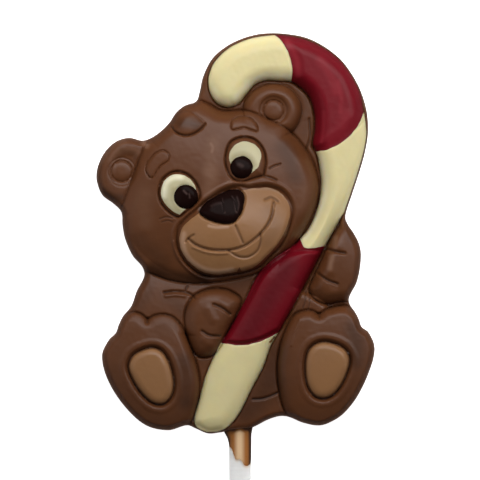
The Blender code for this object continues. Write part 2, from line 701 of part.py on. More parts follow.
def refined(loops, test, fineness):
    """Free points that make flat triangles follow the relief, the worst places first."""
    spacing, tolerance, most = fineness
    points, edges = joined(loops)
    low = points.min(axis=0)
    high = points.max(axis=0)
    candidates = np.concatenate([feature_points(), hex_grid(low, high, spacing)])
    candidates = spread(candidates[test(candidates)], points, LEAST_SPACING)
    if not len(candidates):
        return np.zeros((0, 2))
    wanted = relief_height(candidates)
    chosen = np.zeros(len(candidates), bool)
    for _ in range(MOST_ROUNDS):
        everything = np.concatenate([points, candidates[chosen]])
        places, triangles, _ = triangulated(everything, edges)
        heights = relief_height(places)
        corners = [Vector((x, y, z)) for (x, y), z in zip(places, heights)]
        tree = BVHTree.FromPolygons(corners, [tuple(t) for t in triangles.tolist()])
        worst = {}
        for index in np.flatnonzero(~chosen):
            start = Vector((candidates[index][0], candidates[index][1], RAY_START))
            hit, _, face, _ = tree.ray_cast(start, Vector((0, 0, -1)))
            if hit is None:
                continue
            error = abs(hit.z - wanted[index])
            if error > max(tolerance, worst.get(face, (0, 0))[0]):
                worst[face] = (error, index)
        ranked = sorted(worst.values(), reverse=True)
        room = most - int(chosen.sum())
        if not ranked or room <= 0:
            break
        share = max(LEAST_SHARE, len(ranked) // 2)
        for _, index in ranked[: min(room, share)]:
            chosen[index] = True
    return candidates[chosen]


def material(name):
    """The named material, made on its first use."""
    if name in bpy.data.materials:
        return bpy.data.materials[name]
    colour, roughness = MATERIALS[name]
    made = bpy.data.materials.new(name)
    made.use_nodes = True
    shader = made.node_tree.nodes["Principled BSDF"]
    shader.inputs["Base Color"].default_value = (*colour, 1.0)
    shader.inputs["Roughness"].default_value = roughness
    shader.inputs["Metallic"].default_value = 0.0
    made.diffuse_color = (*colour, 1.0)
    return made


def add_mesh(name, points, faces, finish):
    """A mesh object from points in mm: the moulded relief has no primitive to start from."""
    mesh = bpy.data.meshes.new(name)
    mesh.from_pydata((np.asarray(points) * MM).tolist(), [], faces)
    mesh.validate()
    mesh.materials.append(material(finish))
    mesh.shade_smooth()
    mesh.set_sharp_from_angle(angle=math.radians(SHARP_ANGLE))
    part = bpy.data.objects.new(name, mesh)
    bpy.data.collections["lollipop"].objects.link(part)
    return part


def flat_fill(loop):
    """Triangles over the plan loop that use only its own points."""
    places, triangles, where = triangulated(loop, loop_edges(0, len(loop)))
    back = {int(out): index for index, out in enumerate(where)}
    kept = triangles[inside(loop, places[triangles].mean(axis=1))]
    return [tuple(back[int(corner)] for corner in triangle) for triangle in kept]


def ordered(loop):
    """The loop turned anticlockwise."""
    area = (loop[:, 0] * np.roll(loop[:, 1], -1) - np.roll(loop[:, 0], -1) * loop[:, 1]).sum()
    return loop if area > 0 else loop[::-1]


def inlay(name, loop, floor, finish, fineness):
    """One coloured piece: the relief on top, upright sides and a flat underside."""
    loop = ordered(loop)
    shrunk = offset(loop, OUTLINE_MARGIN)
    free = refined([loop], lambda points: inside(shrunk, points), fineness)
    points = np.concatenate([loop, free])
    places, triangles, where = triangulated(points, loop_edges(0, len(loop)))
    kept = triangles[inside(loop, places[triangles].mean(axis=1))]
    heights = relief_height(places)
    under = floor(loop) + FLOOR_GAP
    top = np.column_stack([places, np.maximum(heights, under.max() + LEAST_SKIN)])
    bottom = np.column_stack([loop, under])
    count = len(places)
    faces = [tuple(map(int, triangle)) for triangle in kept]
    for i in range(len(loop)):
        j = (i + 1) % len(loop)
        faces.append((int(where[i]), count + i, count + j, int(where[j])))
    faces += [tuple(count + corner for corner in triangle[::-1]) for triangle in flat_fill(loop)]
    return add_mesh(name, np.concatenate([top, bottom]), faces, finish)


def level(height):
    """A flat pocket floor."""
    return lambda points: np.full(len(points), float(height))


def cane_floor(points):
    """The cane's pocket is deep at the hook and stays above the stick's socket lower down."""
    down = (HOOK_FLOOR_END_Y - points[:, 1]) / CANE_FLOOR_RAMP
    return HOOK_FLOOR + (FOOT_FLOOR - HOOK_FLOOR) * eased(down)


def body(pockets):
    """The milk chocolate: drafted side wall, moulded face, pockets for the other colours."""
    outer = ordered(resampled(smooth(SILHOUETTE), SIDE_SPACING))
    rim = offset(outer, WALL_DRAFT)
    holes = [ordered(loop) for loop, _ in pockets]
    shrunk = offset(rim, OUTLINE_MARGIN)
    grown = [offset(loop, -POCKET_MARGIN) for loop in holes]

    def milk(points):
        found = inside(shrunk, points)
        for loop in grown:
            found &= ~inside(loop, points)
        return found

    free = refined([rim] + holes, milk, BODY_FINENESS)
    base, edges = joined([rim] + holes)
    places, triangles, where = triangulated(np.concatenate([base, free]), edges)
    centres = places[triangles].mean(axis=1)
    label = np.where(inside(rim, centres), 0, -1)
    for number, loop in enumerate(holes, 1):
        label[inside(loop, centres)] = number
    levels = [relief_height(places)] + [floor(places) for _, floor in pockets]
    points = []
    index_of = {}

    def corner(vertex, region):
        key = (int(vertex), int(region))
        if key not in index_of:
            index_of[key] = len(points)
            points.append((places[vertex][0], places[vertex][1], levels[region][vertex]))
        return index_of[key]

    faces = []
    region_of_edge = {}
    for triangle, region in zip(triangles, label):
        if region < 0:
            continue
        faces.append(tuple(corner(vertex, region) for vertex in triangle))
        for a, b in zip(triangle, np.roll(triangle, -1)):
            region_of_edge[(int(a), int(b))] = int(region)
    for (a, b), region in region_of_edge.items():
        other = region_of_edge.get((b, a))
        if region == 0 and other:
            faces.append((corner(b, 0), corner(a, 0), corner(a, other), corner(b, other)))
    ring = len(points)
    points += [(x, y, 0.0) for x, y in outer]
    for i in range(len(outer)):
        j = (i + 1) % len(outer)
        faces.append((ring + i, ring + j, corner(where[j], 0), corner(where[i], 0)))
    faces += [tuple(ring + vertex for vertex in triangle[::-1]) for triangle in flat_fill(outer)]
    return add_mesh("body", points, faces, "milk_chocolate")


def cylinder(name, radius, top_y, length, collection):
    """A round bar along Y on the stick's axis, from top_y down to its far end."""
    bpy.ops.mesh.primitive_cylinder_add(
        vertices=STICK_SIDES,
        radius=radius * MM,
        depth=length * MM,
        location=(0, (top_y - length / 2) * MM, STICK_AXIS_Z * MM),
        rotation=(math.radians(90), 0, 0),
    )
    bar = bpy.context.object
    bar.name = name
    for holder in list(bar.users_collection):
        holder.objects.unlink(bar)
    bpy.data.collections[collection].objects.link(bar)
    return bar


def stick():
    """The paper stick, with its end edges eased."""
    bar = cylinder("stick", STICK_RADIUS, STICK_TOP_Y, STICK_LENGTH, "lollipop")
    bar.data.materials.append(material("stick_paper"))
    bar.data.shade_smooth()
    bar.data.set_sharp_from_angle(angle=math.radians(SHARP_ANGLE))
    ease = bar.modifiers.new("eased ends", "BEVEL")
    ease.width = STICK_CHAMFER * MM
    ease.segments = 1
    ease.limit_method = "ANGLE"
    ease.angle_limit = math.radians(SHARP_ANGLE)


def cut_socket(part):
    """The hole that the stick is set in, open at the lower edge."""
    cutter = cylinder("socket_cutter", SOCKET_RADIUS, SOCKET_TOP_Y, SOCKET_LENGTH, "cutters")
    cutter.hide_render = True
    cutter.display_type = "WIRE"
    cut = part.modifiers.new("socket", "BOOLEAN")
    cut.operation = "DIFFERENCE"
    cut.solver = "EXACT"
    cut.object = cutter


def cane_piece(band, inner):
    """The part of the cane's plan inside one colour band, with its clearances."""
    bar = offset(resampled(smooth(CANE), CANE_SPACING), GAP)
    cut = offset(resampled(smooth(band), CANE_SPACING), GAP)
    return region_loop([bar, cut, inner],
                       lambda p: inside(bar, p) & inside(cut, p) & inside(inner, p))


def cane_pieces(outer):
    """The five lengths of the cane, in white and red."""
    inner = offset(outer, WALL_DRAFT + RIM_WALL + GAP)
    bands = (
        ("cane_white_tip", BAND_TIP, "white_chocolate"),
        ("cane_red_hook", BAND_HOOK, "red_chocolate"),
        ("cane_white_middle", BAND_WHITE, "white_chocolate"),
        ("cane_red_middle", BAND_MIDDLE, "red_chocolate"),
        ("cane_white_foot", BAND_FOOT, "white_chocolate"),
    )
    for name, band, finish in bands:
        inlay(name, cane_piece(band, inner), cane_floor, finish, CANE_FINENESS)


def eye_pieces(side, pupil, pocket):
    """One eye: the pupil, and the white around it."""
    hole = offset(pupil, -GAP)
    limit = offset(ordered(pocket), GAP)
    disc = region_loop([pupil, limit], lambda p: inside(pupil, p) & inside(limit, p))
    ring = region_loop([limit, hole], lambda p: inside(limit, p) & ~inside(hole, p))
    inlay("eye_white_" + side, ring, level(EYE_FLOOR), "white_chocolate", EYE_WHITE_FINENESS)
    inlay("pupil_" + side, disc, level(EYE_FLOOR), "dark_chocolate", PUPIL_FINENESS)


def snout_pieces(snout, nose):
    """The caramel muzzle and the dark nose let into it."""
    limit = offset(snout, GAP)
    hole = offset(nose, -GAP)
    face = region_loop([limit, hole], lambda p: inside(limit, p) & ~inside(hole, p))
    inlay("muzzle", face, level(SNOUT_FLOOR), "caramel_chocolate", MUZZLE_FINENESS)
    inlay("nose", offset(nose, GAP), level(SNOUT_FLOOR), "dark_chocolate", NOSE_FINENESS)


def build():
    """Makes every solid of the lollipop."""
    for name in ("lollipop", "cutters"):
        bpy.context.scene.collection.children.link(bpy.data.collections.new(name))
    outer = ordered(resampled(smooth(SILHOUETTE), SIDE_SPACING))
    rim = offset(outer, WALL_DRAFT + RIM_WALL)
    bar = resampled(smooth(CANE), CANE_SPACING)
    cane_pocket = region_loop([bar, rim], lambda p: inside(bar, p) & inside(rim, p))
    snout = ordered(resampled(smooth(CARAMEL), SNOUT_SPACING))
    nose = ordered(resampled(smooth(NOSE), NOSE_SPACING))
    snout_pocket = region_loop([snout, nose], lambda p: inside(snout, p) | inside(nose, p))
    pupils = [ordered(circle(spec, PUPIL_SIDES)) for spec in (PUPIL_LEFT_CIRCLE, PUPIL_RIGHT_CIRCLE)]
    whites = [resampled(smooth(outline), EYE_WHITE_SPACING) for outline in (WHITE_LEFT, WHITE_RIGHT)]
    eyes = [offset(resampled(smooth(outline), EYE_SPACING), EYE_INSET) for outline in (EYE_LEFT, EYE_RIGHT)]
    eye_pockets = [
        region_loop([white, pupil, eye],
                    lambda p, w=white, d=pupil, e=eye: (inside(w, p) | inside(d, p)) & inside(e, p))
        for white, pupil, eye in zip(whites, pupils, eyes)
    ]
    pads = [ordered(resampled(smooth(outline), PAD_SPACING)) for outline in (PAD_LEFT, PAD_RIGHT)]
    pockets = [(cane_pocket, cane_floor), (snout_pocket, level(SNOUT_FLOOR))]
    pockets += [(pocket, level(EYE_FLOOR)) for pocket in eye_pockets]
    pockets += [(pad, level(PAD_FLOOR)) for pad in pads]

    cut_socket(body(pockets))
    cane_pieces(outer)
    for side, pupil, pocket in zip(("left", "right"), pupils, eye_pockets):
        eye_pieces(side, pupil, pocket)
    snout_pieces(snout, nose)
    for side, pad in zip(("left", "right"), pads):
        loop = offset(pad, GAP)
        inlay("foot_pad_" + side, loop, level(PAD_FLOOR), "caramel_chocolate", PAD_FINENESS)
    stick()


def clear_scene():
    """Removes what the startup scene holds."""
    for part in list(bpy.data.objects):
        bpy.data.objects.remove(part)


clear_scene()
build()
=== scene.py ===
"""Looks of the chocolate lollipop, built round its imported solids.

The moulded face is one height function over the plan, the same as in the part, drawn finer here.
All the chocolate pieces share one fine triangulation of the plan, so their colours meet flush.
Plan work is in mm. Outlines are in layout units of 0.2 mm, u to the right and v down.
"""

import json
import math

import bpy
import numpy as np
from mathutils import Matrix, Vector
from mathutils.geometry import delaunay_2d_cdt
from mathutils.kdtree import KDTree


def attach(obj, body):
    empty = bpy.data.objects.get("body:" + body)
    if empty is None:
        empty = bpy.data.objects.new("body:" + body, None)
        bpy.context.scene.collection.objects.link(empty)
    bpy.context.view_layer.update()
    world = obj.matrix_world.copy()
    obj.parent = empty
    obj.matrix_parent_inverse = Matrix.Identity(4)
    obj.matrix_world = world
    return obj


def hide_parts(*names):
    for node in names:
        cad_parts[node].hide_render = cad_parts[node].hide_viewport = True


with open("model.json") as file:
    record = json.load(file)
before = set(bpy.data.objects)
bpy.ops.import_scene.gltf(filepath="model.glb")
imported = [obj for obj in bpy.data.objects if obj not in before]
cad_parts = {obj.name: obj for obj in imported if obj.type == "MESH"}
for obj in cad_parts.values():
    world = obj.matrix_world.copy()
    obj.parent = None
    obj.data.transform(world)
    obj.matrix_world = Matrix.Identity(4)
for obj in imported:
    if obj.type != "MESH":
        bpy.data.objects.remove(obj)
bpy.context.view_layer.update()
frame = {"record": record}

# Metres in a mm, mm in a layout unit, and where the part's origin is in layout units
MM = 0.001
UNIT = 0.2
ORIGIN_U = 240.0
ORIGIN_V = 232.0

# Web, side wall and edge, mm
WEB = 5.0
WALL_TOP = 4.5
WALL_DRAFT = 0.3
RIM_WALL = 0.12
EDGE_ROUND = 1.0

# Tops of the forms, mm above the back
TORSO_TOP = 6.3
ARM_LEFT_TOP = 6.4
EAR_LEFT_TOP = 7.6
EAR_LEFT_CUP_TOP = 7.0
EAR_RIGHT_TOP = 7.6
EAR_RIGHT_CUP_TOP = 7.0
HEAD_TOP = 7.8
CANE_TOP = 8.1
MUZZLE_TOP = 9.1
ARM_RIGHT_TOP = 7.2
PAW_TOP = 7.9
SOLE_TOP = 7.9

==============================

### [Work required]
Output exactly those lines that lie from the line with "cut_socket(body(pockets))" through the line with "obj.parent = empty", with both of those lines included.

### [Answer in full]
    cut_socket(body(pockets))
    cane_pieces(outer)
    for side, pupil, pocket in zip(("left", "right"), pupils, eye_pockets):
        eye_pieces(side, pupil, pocket)
    snout_pieces(snout, nose)
    for side, pad in zip(("left", "right"), pads):
        loop = offset(pad, GAP)
        inlay("foot_pad_" + side, loop, level(PAD_FLOOR), "caramel_chocolate", PAD_FINENESS)
    stick()


def clear_scene():
    """Removes what the startup scene holds."""
    for part in list(bpy.data.objects):
        bpy.data.objects.remove(part)


clear_scene()
build()
=== scene.py ===
"""Looks of the chocolate lollipop, built round its imported solids.

The moulded face is one height function over the plan, the same as in the part, drawn finer here.
All the chocolate pieces share one fine triangulation of the plan, so their colours meet flush.
Plan work is in mm. Outlines are in layout units of 0.2 mm, u to the right and v down.
"""

import json
import math

import bpy
import numpy as np
from mathutils import Matrix, Vector
from mathutils.geometry import delaunay_2d_cdt
from mathutils.kdtree import KDTree


def attach(obj, body):
    empty = bpy.data.objects.get("body:" + body)
    if empty is None:
        empty = bpy.data.objects.new("body:" + body, None)
        bpy.context.scene.collection.objects.link(empty)
    bpy.context.view_layer.update()
    world = obj.matrix_world.copy()
    obj.parent = empty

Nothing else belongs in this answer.